⟨

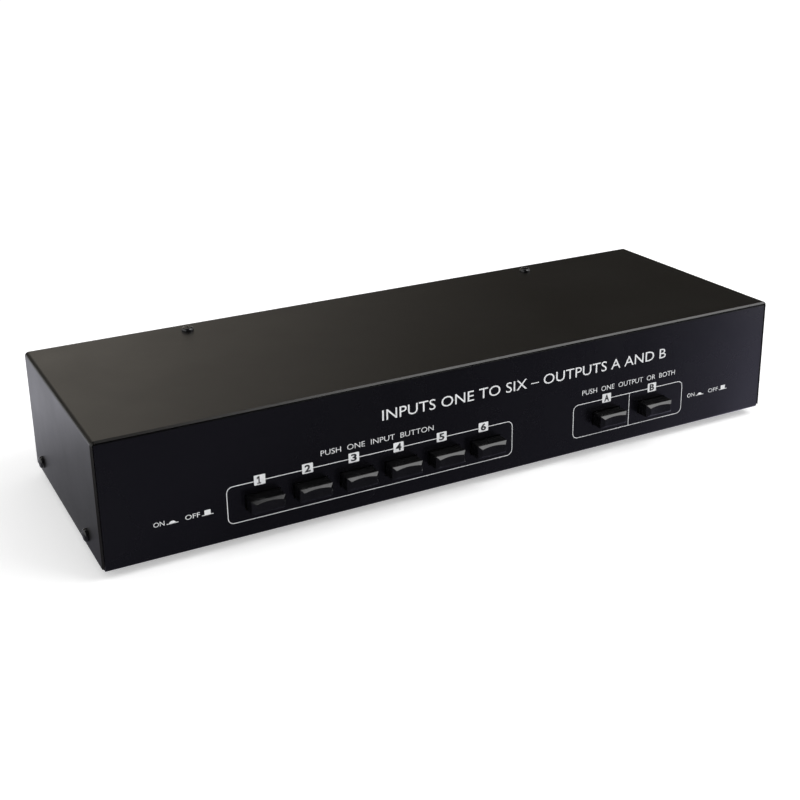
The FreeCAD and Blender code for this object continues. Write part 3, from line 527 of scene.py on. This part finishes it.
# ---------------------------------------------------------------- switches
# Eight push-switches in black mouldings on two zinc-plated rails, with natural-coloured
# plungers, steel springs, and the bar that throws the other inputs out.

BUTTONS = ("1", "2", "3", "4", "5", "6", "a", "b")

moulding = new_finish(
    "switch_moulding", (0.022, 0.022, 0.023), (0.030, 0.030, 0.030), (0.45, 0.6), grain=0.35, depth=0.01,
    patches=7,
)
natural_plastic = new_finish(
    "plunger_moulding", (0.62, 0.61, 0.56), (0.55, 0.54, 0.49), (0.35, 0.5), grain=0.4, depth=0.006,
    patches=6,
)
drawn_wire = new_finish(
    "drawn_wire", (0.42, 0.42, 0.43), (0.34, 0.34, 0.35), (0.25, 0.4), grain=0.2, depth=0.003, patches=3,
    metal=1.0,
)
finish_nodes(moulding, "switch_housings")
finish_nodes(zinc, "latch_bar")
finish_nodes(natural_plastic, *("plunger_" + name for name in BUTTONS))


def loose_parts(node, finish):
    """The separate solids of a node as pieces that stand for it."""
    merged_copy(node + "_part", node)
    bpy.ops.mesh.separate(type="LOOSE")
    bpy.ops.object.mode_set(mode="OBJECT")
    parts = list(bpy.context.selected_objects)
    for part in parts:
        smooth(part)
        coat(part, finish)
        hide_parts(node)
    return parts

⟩

• [WORK TO BE COMPLETED] Everything in the listing above should be restated exactly.

• [WRITTEN REPLY]
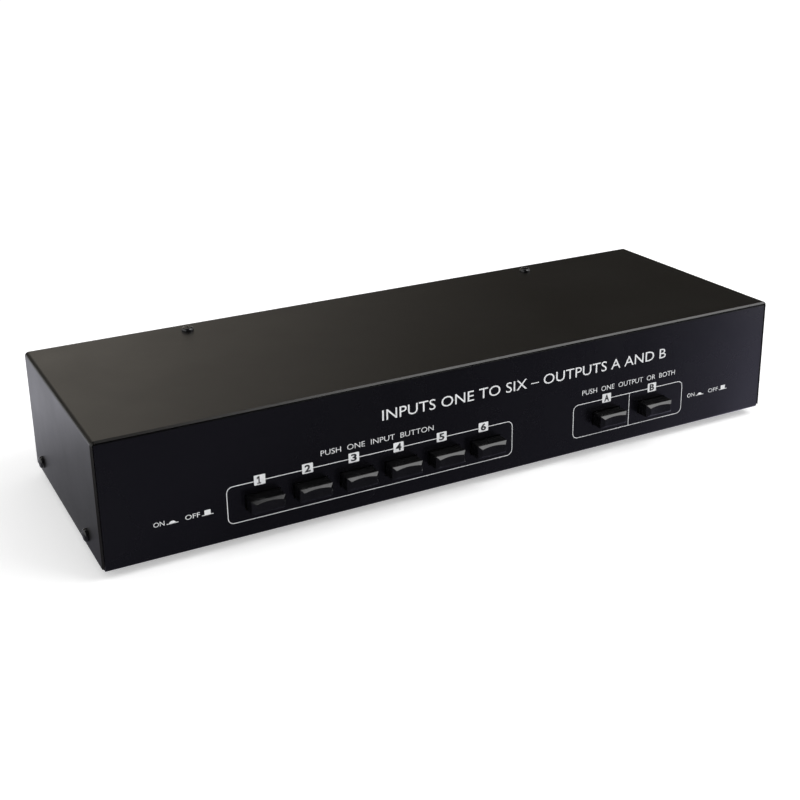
The FreeCAD and Blender code for this object continues. Write part 3, from line 527 of scene.py on. This part finishes it.
# ---------------------------------------------------------------- switches
# Eight push-switches in black mouldings on two zinc-plated rails, with natural-coloured
# plungers, steel springs, and the bar that throws the other inputs out.

BUTTONS = ("1", "2", "3", "4", "5", "6", "a", "b")

moulding = new_finish(
    "switch_moulding", (0.022, 0.022, 0.023), (0.030, 0.030, 0.030), (0.45, 0.6), grain=0.35, depth=0.01,
    patches=7,
)
natural_plastic = new_finish(
    "plunger_moulding", (0.62, 0.61, 0.56), (0.55, 0.54, 0.49), (0.35, 0.5), grain=0.4, depth=0.006,
    patches=6,
)
drawn_wire = new_finish(
    "drawn_wire", (0.42, 0.42, 0.43), (0.34, 0.34, 0.35), (0.25, 0.4), grain=0.2, depth=0.003, patches=3,
    metal=1.0,
)
finish_nodes(moulding, "switch_housings")
finish_nodes(zinc, "latch_bar")
finish_nodes(natural_plastic, *("plunger_" + name for name in BUTTONS))


def loose_parts(node, finish):
    """The separate solids of a node as pieces that stand for it."""
    merged_copy(node + "_part", node)
    bpy.ops.mesh.separate(type="LOOSE")
    bpy.ops.object.mode_set(mode="OBJECT")
    parts = list(bpy.context.selected_objects)
    for part in parts:
        smooth(part)
        coat(part, finish)
        hide_parts(node)
    return parts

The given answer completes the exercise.